** start **

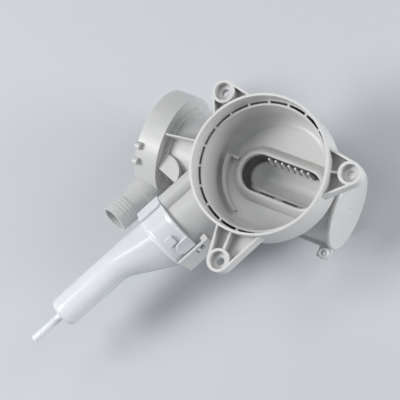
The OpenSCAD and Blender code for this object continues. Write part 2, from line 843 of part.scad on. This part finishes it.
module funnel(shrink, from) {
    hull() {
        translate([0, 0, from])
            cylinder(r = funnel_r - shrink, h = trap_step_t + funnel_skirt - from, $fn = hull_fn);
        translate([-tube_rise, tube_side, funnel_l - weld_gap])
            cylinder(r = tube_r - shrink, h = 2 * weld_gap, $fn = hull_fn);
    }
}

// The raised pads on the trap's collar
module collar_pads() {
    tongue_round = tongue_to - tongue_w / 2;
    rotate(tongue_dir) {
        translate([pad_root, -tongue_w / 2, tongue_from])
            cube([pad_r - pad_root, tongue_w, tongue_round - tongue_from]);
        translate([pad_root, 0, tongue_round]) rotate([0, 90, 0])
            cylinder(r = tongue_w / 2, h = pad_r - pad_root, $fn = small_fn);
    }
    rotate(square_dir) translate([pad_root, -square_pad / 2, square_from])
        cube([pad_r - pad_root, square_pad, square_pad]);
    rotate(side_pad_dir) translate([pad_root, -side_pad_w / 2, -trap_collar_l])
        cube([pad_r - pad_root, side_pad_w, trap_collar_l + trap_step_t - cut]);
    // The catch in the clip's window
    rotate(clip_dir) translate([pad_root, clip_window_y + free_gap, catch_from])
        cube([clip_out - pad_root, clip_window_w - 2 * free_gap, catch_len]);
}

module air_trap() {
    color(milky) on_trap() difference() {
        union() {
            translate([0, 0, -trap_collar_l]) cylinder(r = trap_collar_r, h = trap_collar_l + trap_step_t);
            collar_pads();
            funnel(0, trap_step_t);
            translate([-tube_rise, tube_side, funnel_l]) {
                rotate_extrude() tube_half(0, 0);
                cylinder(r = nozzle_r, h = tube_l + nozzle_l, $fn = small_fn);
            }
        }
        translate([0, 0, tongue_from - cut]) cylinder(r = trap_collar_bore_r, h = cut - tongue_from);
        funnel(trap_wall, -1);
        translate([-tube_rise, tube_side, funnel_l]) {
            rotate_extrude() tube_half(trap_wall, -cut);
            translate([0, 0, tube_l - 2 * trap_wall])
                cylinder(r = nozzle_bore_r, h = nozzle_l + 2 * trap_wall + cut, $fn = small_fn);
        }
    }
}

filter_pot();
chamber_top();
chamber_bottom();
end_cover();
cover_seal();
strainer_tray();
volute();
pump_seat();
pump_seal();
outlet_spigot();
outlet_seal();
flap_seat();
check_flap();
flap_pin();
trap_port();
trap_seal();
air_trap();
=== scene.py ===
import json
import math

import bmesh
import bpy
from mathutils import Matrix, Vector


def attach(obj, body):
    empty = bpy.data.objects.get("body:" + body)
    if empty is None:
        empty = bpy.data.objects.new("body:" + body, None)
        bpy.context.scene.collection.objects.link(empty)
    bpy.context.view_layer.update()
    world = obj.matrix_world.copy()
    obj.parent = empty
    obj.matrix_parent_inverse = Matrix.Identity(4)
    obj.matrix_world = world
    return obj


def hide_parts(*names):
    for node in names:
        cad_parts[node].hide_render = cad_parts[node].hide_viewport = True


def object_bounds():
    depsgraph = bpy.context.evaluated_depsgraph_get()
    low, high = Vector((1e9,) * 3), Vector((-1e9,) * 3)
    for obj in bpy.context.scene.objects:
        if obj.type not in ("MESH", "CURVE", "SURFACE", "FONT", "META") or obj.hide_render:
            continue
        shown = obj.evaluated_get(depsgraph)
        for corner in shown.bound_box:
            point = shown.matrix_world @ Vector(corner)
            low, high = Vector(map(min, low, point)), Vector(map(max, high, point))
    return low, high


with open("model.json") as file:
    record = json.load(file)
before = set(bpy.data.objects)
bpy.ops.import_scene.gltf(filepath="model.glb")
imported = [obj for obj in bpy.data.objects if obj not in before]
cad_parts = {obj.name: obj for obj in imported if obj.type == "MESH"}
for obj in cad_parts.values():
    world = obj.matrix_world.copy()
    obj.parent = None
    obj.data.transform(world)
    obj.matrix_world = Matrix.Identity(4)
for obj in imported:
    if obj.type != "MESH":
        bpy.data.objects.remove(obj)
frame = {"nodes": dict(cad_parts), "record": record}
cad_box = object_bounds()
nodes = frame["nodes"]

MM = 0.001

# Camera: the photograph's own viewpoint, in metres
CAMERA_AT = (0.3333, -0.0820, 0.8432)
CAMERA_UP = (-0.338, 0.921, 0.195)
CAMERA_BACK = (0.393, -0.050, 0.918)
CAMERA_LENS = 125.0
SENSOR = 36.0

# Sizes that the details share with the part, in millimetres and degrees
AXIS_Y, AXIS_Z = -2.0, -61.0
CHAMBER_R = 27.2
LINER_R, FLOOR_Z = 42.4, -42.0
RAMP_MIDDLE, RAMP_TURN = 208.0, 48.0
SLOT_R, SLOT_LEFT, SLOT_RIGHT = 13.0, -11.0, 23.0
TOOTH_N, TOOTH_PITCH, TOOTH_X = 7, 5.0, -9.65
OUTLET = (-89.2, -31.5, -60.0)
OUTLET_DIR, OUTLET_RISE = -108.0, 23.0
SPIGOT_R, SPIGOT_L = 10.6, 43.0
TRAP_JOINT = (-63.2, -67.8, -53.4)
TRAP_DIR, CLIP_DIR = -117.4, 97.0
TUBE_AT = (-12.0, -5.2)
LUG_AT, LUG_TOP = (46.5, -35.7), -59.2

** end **

> What needs to be done
The lines to transcribe begin at the line with "filter_pot();" and end at the line with "cad_parts[node].hide_render = cad_parts[node].hide_viewport"; copy them exactly, both ends included.

> Final result
filter_pot();
chamber_top();
chamber_bottom();
end_cover();
cover_seal();
strainer_tray();
volute();
pump_seat();
pump_seal();
outlet_spigot();
outlet_seal();
flap_seat();
check_flap();
flap_pin();
trap_port();
trap_seal();
air_trap();
=== scene.py ===
import json
import math

import bmesh
import bpy
from mathutils import Matrix, Vector


def attach(obj, body):
    empty = bpy.data.objects.get("body:" + body)
    if empty is None:
        empty = bpy.data.objects.new("body:" + body, None)
        bpy.context.scene.collection.objects.link(empty)
    bpy.context.view_layer.update()
    world = obj.matrix_world.copy()
    obj.parent = empty
    obj.matrix_parent_inverse = Matrix.Identity(4)
    obj.matrix_world = world
    return obj


def hide_parts(*names):
    for node in names:
        cad_parts[node].hide_render = cad_parts[node].hide_viewport = True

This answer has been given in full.